Nadchodzi kryzys. Lepiej się pakować?

Ekspert wyjaśnia, co czeka polską ochronę zdrowia

Z powodu epidemii i rosnącego bezrobocia w kasie NFZ może zabraknąć do końca roku nawet 8 mld zł. Zgodnie z planem finansowym NFZ na 2020 r. przychody Funduszu miały wynieść niecałe 97 mld zł, czyli ponad 8 mld zł miesięcznie. Tymczasem – jak informuje „Gazeta Wyborcza” – od stycznia do maja dochody NFZ były o 4 mld zł mniejsze od planowanych.
Podyplomie.pl zapytało dr.

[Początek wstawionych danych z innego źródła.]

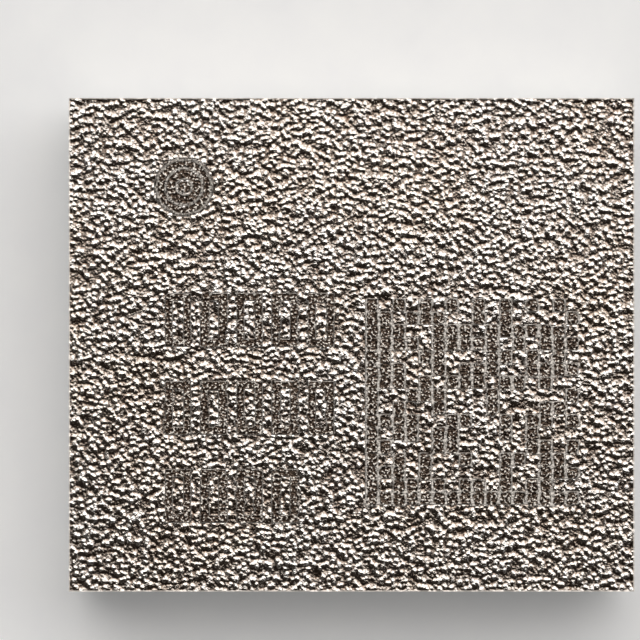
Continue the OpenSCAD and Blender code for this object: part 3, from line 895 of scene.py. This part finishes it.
def padGrid():
    # the pads' radius, and how far apart they stand along X and along Y
    low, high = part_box("ball_pads")
    rows = sorted(namesFrom("solder_balls_row_"))
    back, front = (sum(corner.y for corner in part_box(name)) / 2 for name in (rows[0], rows[-1]))
    radius = (high.y - low.y - (back - front)) / 2
    pitchX = (high.x - low.x - 2 * radius) / (ball["columns"] - 1)
    return radius, (pitchX, (back - front) / (len(rows) - 1))


def nearestBall(tree, where):
    # distance to the nearest ball's centre, and the place's own coordinates
    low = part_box("ball_pads")[0]
    radius, pitches = padGrid()
    split = addNode(tree, "ShaderNodeSeparateXYZ")
    feed(tree, split.inputs[0], where)
    squares = []
    for axis, pitch in enumerate(pitches):
        fromFirst = mathNode(tree, "SUBTRACT", split.outputs[axis], low[axis] + radius)
        steps = mathNode(tree, "DIVIDE", fromFirst, pitch)
        off = mathNode(tree, "SUBTRACT", steps, mathNode(tree, "ROUND", steps))
        off = mathNode(tree, "MULTIPLY", off, pitch)
        squares.append(mathNode(tree, "MULTIPLY", off, off))
    return mathNode(tree, "SQRT", mathNode(tree, "ADD", *squares)), split


def copperBehind(tree, distance, split):
    # ground copper lies in a band along the edge and in a pour round the corner ball
    low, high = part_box("ground_copper")
    padLow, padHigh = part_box("ball_pads")
    radius, pitches = padGrid()
    soft = mask["softEdge"]
    edgeX = mathNode(tree, "SUBTRACT", high.x, mathNode(tree, "ABSOLUTE", split.outputs[0]))
    edgeY = mathNode(tree, "SUBTRACT", high.y, mathNode(tree, "ABSOLUTE", split.outputs[1]))
    edge = mathNode(tree, "MINIMUM", edgeX, edgeY)
    band = mapRange(tree, edge, mask["bandWidth"] + soft, mask["bandWidth"] - soft, smooth=True)
    # the pour reaches half a pitch past the corner ball
    reachX = padLow.x - low.x + radius + pitches[0] / 2
    reachY = high.y - padHigh.y + radius + pitches[1] / 2
    pourX = mapRange(tree, split.outputs[0], low.x + reachX + soft, low.x + reachX - soft, smooth=True)
    pourY = mapRange(tree, split.outputs[1], high.y - reachY - soft, high.y - reachY + soft, smooth=True)
    covered = mathNode(tree, "MAXIMUM", band, mathNode(tree, "MULTIPLY", pourX, pourY))
    clear = mask["openingRadius"] + mask["copperGap"]
    outside = mapRange(tree, distance, clear - soft, clear + soft, smooth=True)
    return mathNode(tree, "MULTIPLY", covered, outside)


def maskMaterial(name, ballSide):
    material, tree, shader, where = newMaterial(name)
    copper, openingHighlight = 0.0, 0.0
    if ballSide:
        distance, split = nearestBall(tree, where)
        copper = copperBehind(tree, distance, split)
        # a pale ring round each opening: a painted highlight where the mask's edge catches the light
        openingHighlightEdge = mask["openingRadius"] + mask["openingHighlightWidth"]
        openingHighlight = mapRange(tree, distance, openingHighlightEdge, mask["openingRadius"], smooth=True)
    tone = noise(tree, where, mask["toneSize"], detail=4, roughness=0.6)
    fine = noise(tree, where, mask["grainSize"], detail=3, roughness=0.6)
    color = mixColor(tree, copper, (*mask["overLaminate"], 1), (*mask["overCopper"], 1))
    shade = mapRange(tree, mathNode(tree, "ADD", tone, fine), 0.7, 1.3, 0.75, 1.25)
    scaled = addNode(tree, "ShaderNodeVectorMath", operation="SCALE")
    feed(tree, scaled.inputs[0], color)
    feed(tree, scaled.inputs["Scale"], shade)
    dust = mathNode(tree, "MULTIPLY", placeSpecks(tree, where, mask["dustSize"], 0.035), 0.5)
    # lays the painted highlight ring over the mask's colour
    withOpeningHighlight = mixColor(tree, openingHighlight, scaled.outputs[0], (*mask["openingHighlight"], 1))
    feed(tree, shader.inputs["Base Color"], mixColor(tree, dust, withOpeningHighlight, (*mask["dust"], 1)))
    feed(tree, shader.inputs["Roughness"],
         mapRange(tree, fine, 0.3, 0.7, mask["roughness"], mask["roughness"] + 0.15))
    shader.inputs["Specular IOR Level"].default_value = 0.35
    raised = mathNode(tree, "MULTIPLY_ADD", copper, 0.8, mathNode(tree, "MULTIPLY", fine, 0.22))
    bump(tree, shader, raised, 8 * micron)
    return material


def dress(material, *names):
    for name in names:
        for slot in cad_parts[name].material_slots:
            slot.material = material


dress(maskMaterial("ballSideMask", True), "solder_mask_bottom")
dress(maskMaterial("deckMask", False), "solder_mask_top")
print("mask ready")


# finishes of the laminate, the metals and the parts inside

def grainMaterial(name, size, contrast, dark, light, roughness, metallic=0.0, height=1.5 * micron,
                  filler=0.0):
    material, tree, shader, where = newMaterial(name)
    color, grain = placeGrain(tree, where, size, contrast, dark, light)
    if filler:
        beads = mathNode(tree, "MULTIPLY", placeSpecks(tree, where, 1.6 * size, filler), 0.6)
        color = mixColor(tree, beads, color, (*(3 * c + 0.1 for c in light), 1))
    feed(tree, shader.inputs["Base Color"], color)
    shader.inputs["Metallic"].default_value = metallic
    feed(tree, shader.inputs["Roughness"],
         mapRange(tree, grain, 0.25, 0.75, roughness - 0.08, roughness + 0.08))
    bump(tree, shader, grain, height)
    return material


clothSize = 1.3e-3
wavePeriod = 0.314              # of the wave texture at scale 1


def laminateMaterial():
    # dark resin over a woven glass cloth
    material, tree, shader, where = newMaterial("wovenLaminate")
    color, grain = placeGrain(tree, where, 20 * micron, 0.5, (0.030, 0.024, 0.014), (0.065, 0.052, 0.030))
    waves = []
    for direction in ("X", "Y"):
        wave = addNode(tree, "ShaderNodeTexWave", bands_direction=direction)
        feed(tree, wave.inputs["Vector"], where)
        wave.inputs["Scale"].default_value = 1 / clothSize
        wave.inputs["Distortion"].default_value = 0.6
        waves.append(wave.outputs["Fac"])
    cloth = mathNode(tree, "MULTIPLY", waves[0], waves[1])
    pale = mathNode(tree, "MULTIPLY", cloth, 0.4)
    feed(tree, shader.inputs["Base Color"], mixColor(tree, pale, color, (0.10, 0.09, 0.06, 1)))
    shader.inputs["Roughness"].default_value = 0.55
    bump(tree, shader, mathNode(tree, "ADD", cloth, grain), 2 * micron)
    return material


def siliconMaterial():
    # fine grinding lines run across the back of the die
    material, tree, shader, where = newMaterial("groundSilicon")
    lines = noise(tree, stretched(tree, where, 1, 30, 1), 60 * micron, detail=4, roughness=0.7)
    feed(tree, shader.inputs["Base Color"],
         ramp(tree, lines, [(0.3, (0.10, 0.11, 0.14)), (0.7, (0.20, 0.21, 0.25))]))
    shader.inputs["Metallic"].default_value = 0.6
    feed(tree, shader.inputs["Roughness"], mapRange(tree, lines, 0.3, 0.7, 0.18, 0.34))
    bump(tree, shader, lines, 0.6 * micron)
    return material


def layeredMaterial(name, dark, light, layer):
    # a sintered stack whose inner layers show faintly through the surface
    material, tree, shader, where = newMaterial(name)
    color, grain = placeGrain(tree, where, 12 * micron, 0.5, dark, light)
    wave = addNode(tree, "ShaderNodeTexWave", bands_direction="Z")
    feed(tree, wave.inputs["Vector"], where)
    wave.inputs["Scale"].default_value = wavePeriod / layer
    wave.inputs["Distortion"].default_value = 0.3
    stripes = mapRange(tree, wave.outputs["Fac"], 0.55, 0.9)
    shaded = mixColor(tree, mathNode(tree, "MULTIPLY", stripes, 0.25), color, (*(0.5 * c for c in dark), 1))
    feed(tree, shader.inputs["Base Color"], shaded)
    shader.inputs["Roughness"].default_value = 0.5
    bump(tree, shader, grain, 1.2 * micron)
    return material


dress(laminateMaterial(), "laminate")
dress(grainMaterial("mouldCompound", 16 * micron, 0.6, (0.018, 0.018, 0.019), (0.05, 0.05, 0.052), 0.62,
                    filler=0.3), "mould_cap")
copper = grainMaterial("etchedCopper", 10 * micron, 0.5, (0.42, 0.20, 0.11), (0.78, 0.45, 0.30), 0.38,
                       metallic=1.0)
dress(copper, "vias", "ground_copper", "ball_pads")
gold = grainMaterial("softGold", 9 * micron, 0.4, (0.62, 0.42, 0.14), (0.90, 0.68, 0.30), 0.3, metallic=1.0)
dress(gold, "top_lands", "bond_wires", *namesFrom("filter_bumps"))
dress(solder, "solder_joints")
dress(siliconMaterial(), "switch_die")
dress(grainMaterial("dieFilm", 14 * micron, 0.4, (0.05, 0.045, 0.04), (0.09, 0.08, 0.07), 0.6), "die_film")
dress(grainMaterial("lappedCrystal", 11 * micron, 0.35, (0.38, 0.36, 0.29), (0.55, 0.53, 0.45), 0.3),
      *namesFrom("filter_die"))
dress(layeredMaterial("capacitorCeramic", (0.26, 0.17, 0.10), (0.40, 0.28, 0.18), 16 * micron),
      *(name for name in namesFrom("capacitor_") if "terminals" not in name))
dress(layeredMaterial("inductorCeramic", (0.52, 0.56, 0.58), (0.72, 0.76, 0.78), 24 * micron),
      *(name for name in namesFrom("inductor_") if "terminals" not in name))
tin = grainMaterial("mattTin", 12 * micron, 0.6, (0.45, 0.45, 0.44), (0.80, 0.80, 0.79), 0.42, metallic=1.0,
                    height=2.5 * micron)
dress(tin, *namesFrom("capacitor_terminals"), *namesFrom("inductor_terminals"))
print("inner parts ready")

Jerzego Gryglewicza, eksperta z Uczelni Łazarskiego w dziedzinie ekonomiki ochrony zdrowia, w jakim stopniu sytuację finansową NFZ odczują placówki i lekarze.

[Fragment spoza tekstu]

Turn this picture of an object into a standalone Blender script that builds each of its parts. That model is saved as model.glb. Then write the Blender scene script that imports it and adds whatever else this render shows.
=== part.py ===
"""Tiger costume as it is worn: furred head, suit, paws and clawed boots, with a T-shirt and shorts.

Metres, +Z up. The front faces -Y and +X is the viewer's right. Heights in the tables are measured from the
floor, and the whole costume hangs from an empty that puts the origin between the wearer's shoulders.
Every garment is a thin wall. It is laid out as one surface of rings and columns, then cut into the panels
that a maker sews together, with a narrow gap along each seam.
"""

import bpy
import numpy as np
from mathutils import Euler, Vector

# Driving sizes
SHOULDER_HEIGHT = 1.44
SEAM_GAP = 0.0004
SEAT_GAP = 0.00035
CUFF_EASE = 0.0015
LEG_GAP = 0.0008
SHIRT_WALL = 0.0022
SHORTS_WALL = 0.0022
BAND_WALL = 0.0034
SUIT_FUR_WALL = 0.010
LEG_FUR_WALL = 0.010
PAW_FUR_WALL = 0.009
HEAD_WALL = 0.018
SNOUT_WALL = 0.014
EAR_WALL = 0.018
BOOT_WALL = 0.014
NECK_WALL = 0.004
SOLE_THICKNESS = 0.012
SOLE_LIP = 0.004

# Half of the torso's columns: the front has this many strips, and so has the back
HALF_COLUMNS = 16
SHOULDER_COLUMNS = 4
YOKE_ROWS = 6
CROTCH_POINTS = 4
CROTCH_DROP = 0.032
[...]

Jego zdaniem nie ma mowy o zmniejszeniu finansowania ochrony zdrowia. Po pierwsze gwarantuje to tzw. ustawa 6 proc., w której przewidziano kroczący wzrost wydatków na ochronę zdrowia do 2024 roku.
Drugi bezpiecznik znajduje się w ustawie o ochronie zdrowia. Zgodnie z nim plan finansowy NFZ na dany rok nie może być niższy niż w roku poprzednim. W razie niższych wpływów do NFZ, brak ten zostanie uzupełniony z budżetu państwa. Kolejną możliwością jest  posiłkowanie się kredytem z BGK – wyjaśnia ekspert.

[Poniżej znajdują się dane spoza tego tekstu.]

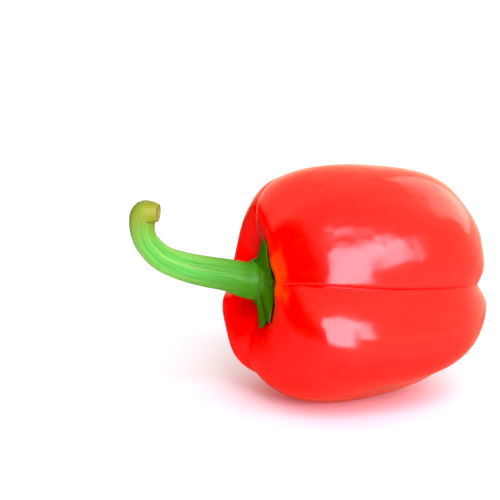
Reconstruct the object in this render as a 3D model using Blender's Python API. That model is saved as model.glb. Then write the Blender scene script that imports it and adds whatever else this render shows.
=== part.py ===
# A red bell pepper, as picked, lying on its side on the surface z = 0.
# It has two pieces: the fruit, which grew as one body with four lobes, and the green calyx with its stem.
# Units are metres and +Z is up. The fruit's core runs along X, with the stem end towards -X.

import math

import bmesh
import bpy
import numpy as np
from mathutils import Matrix, Vector

MM = 0.001
TURN = 2.0 * math.pi

# Pose of the fruit on the surface
CORE_TILT = 4.0  # degrees that the stem end is higher than the blossom end
FLAT_DEPTH = 0.8 * MM  # how far the flesh is flattened where it rests

# Fruit, measured from the widest ring of the core
STEM_REACH = 47.0 * MM
BLOSSOM_REACH = 45.0 * MM
CAVITY_DEPTH = 13.3 * MM
CAVITY_RADIUS = 21.0 * MM
CAVITY_STEEPNESS = 1.65
CAVITY_ONSET = 0.4  # share of the stem half over which the hollow begins
DIMPLE_DEPTH = 9.0 * MM
DIMPLE_RADIUS = 13.0 * MM
FURROW_CALM_RADIUS = 12.0 * MM  # inside this, the furrows fade into the centre
SHOULDER_CALM_RADIUS = 16.0 * MM  # inside this, the lobes' ends fade to one height

# Furrows between the lobes
FURROW_DEPTH_STEM = 3.2 * MM
FURROW_DEPTH_BELLY = 2.4 * MM
FURROW_DEPTH_BLOSSOM = 2.7 * MM
FURROW_SHARPNESS = 3.0
FURROW_SHARPNESS_STEM = 7.0
FOLD_DEPTH = 1.5 * MM  # the wider valley that each furrow opens into at the blossom end
FOLD_WIDTH = 0.34  # of half a lobe
CREASE_ROUNDING = 1.0 * MM

# The full lobe below the first furrow. Angles are degrees round the core, counted down from that furrow.
BROW_HEIGHT = 6.0 * MM
BROW_OFF = 31.0
BROW_WIDTH = 18.0
BULGE_HEIGHT = 4.2 * MM
BULGE_REACH = 21.0
BULGE_FADE = 26.0
LIP_TURN = 0.5  # the crisp edge above the furrow
LIP_SPREAD = 15.0
LIP_SINK = 0.12  # shares of the bulge's height
LIP_FULLNESS = 0.25

# Gentle swells of the skin: height, waves round the core, waves along it, phase
SWELLS = (
    (0.45 * MM, 3, 2.0, 0.6),
    (0.35 * MM, 7, 3.1, 2.1),
    (0.25 * MM, 11, 4.3, 4.0),
)

# Each lobe starts at its furrow, in degrees round the core from -Y towards +Z, with lengths in millimetres.
# twist turns the furrow at the ends, bow bends it at the belly, and deep scales its depth at the stem end.
# taper widens the lobe towards the stem end, closing narrows it at both ends, and square makes an end boxy.
LOBES = (
    dict(furrow=12.6, twist=0.6, bow=-4.8, deep=0.05, radius=44.3, taper=-0.034, closing=0.215,
         shoulder=4.0, tip=-7.6, square_stem=3.8, square_blossom=3.65),
    dict(furrow=107.0, twist=10.0, bow=2.0, deep=0.5, radius=43.9, taper=0.105, closing=-0.01,
         shoulder=-4.8, tip=-0.4, square_stem=4.3, square_blossom=3.3),
    dict(furrow=188.0, twist=0.0, bow=1.5, deep=1.0, radius=42.6, taper=-0.01, closing=0.19,
         shoulder=8.9, tip=1.4, square_stem=4.9, square_blossom=1.57),
    dict(furrow=265.0, twist=0.0, bow=-2.0, deep=1.0, radius=41.5, taper=0.25, closing=0.165,
         shoulder=1.2, tip=-2.1, square_stem=3.2, square_blossom=4.2),
)

# Calyx, which sits in the hollow between the shoulders
CALYX_GAP = 0.4 * MM
CALYX_RADIUS = 9.0 * MM
COLLAR_RADIUS = 7.2 * MM
COLLAR_REACH = 44.2 * MM  # along the core
COLLAR_RISE = 1.8 * MM  # the stem grows a little above the core
COLLAR_EDGE = 0.4 * MM
COLLAR_STEP = 0.6 * MM  # the ledge below the collar, on its lower side
SEPAL_THICKNESS = 1.4 * MM
TIP_THINNING = 0.7 * MM
RIB_HEIGHT = 0.3 * MM
RIM_EDGE = 0.1 * MM
RIM_THICKNESS = 0.2 * MM
UNDER_SHARES = (0.82, 0.55, 0.28, 0.0)  # of the rim's distance from the core
# The sepals' upper side: share of the way from the collar to the rim, and of the fall to it
UPPER_FALLS = ((0.0, 0.0), (0.2, 0.45), (0.45, 0.72), (0.7, 0.88), (0.88, 0.96))
# Sepals: degrees round the core, distance of the tip from the core, half width in degrees, bluntness, lift
SEPALS = (
    (18.0, 12.5 * MM, 34.0, 1.0, 0.2 * MM),
    (61.0, 19.6 * MM, 40.0, 1.2, 0.0 * MM),
    (138.0, 12.0 * MM, 34.0, 1.0, 0.0 * MM),
    (200.0, 10.0 * MM, 26.0, 1.0, 0.0 * MM),
    (302.0, 16.3 * MM, 36.0, 1.1, 0.3 * MM),
    (330.0, 19.5 * MM, 34.0, 1.1, 0.3 * MM),
)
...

Które narzędzie będzie wykorzystane: pożyczka czy bezpośredni strumień pieniędzy z państwowej kasy? Okaże się wkrótce, gdy minister finansów przedstawi projekt nowelizacji budżetu państwa.
Zdaniem Jerzego Gryglewicza nie ma jednak obaw, że nastąpi drastyczne pogorszenie sytuacji w ochronie zdrowia. Paradoksalnie, można wręcz mówić o poprawie. – Kryzys pokazał, że rząd jest gotowy zrzucać do walki z pandemią ogromne środki. Ponadto NFZ płaci placówkom ryczałty w wysokości 1/12 kontaktu, choć nie musiały wykonywać kontraktu. Zaoszczędziły na wydatkach, bo nie ponosiły kosztów związanych z pobytem pacjentów, zakupem leków itp. – tłumaczy dr Gryglewicz.
Dlatego – w jego ocenie – zagrożenia zapaścią finansów w ochronie zdrowia nie ma.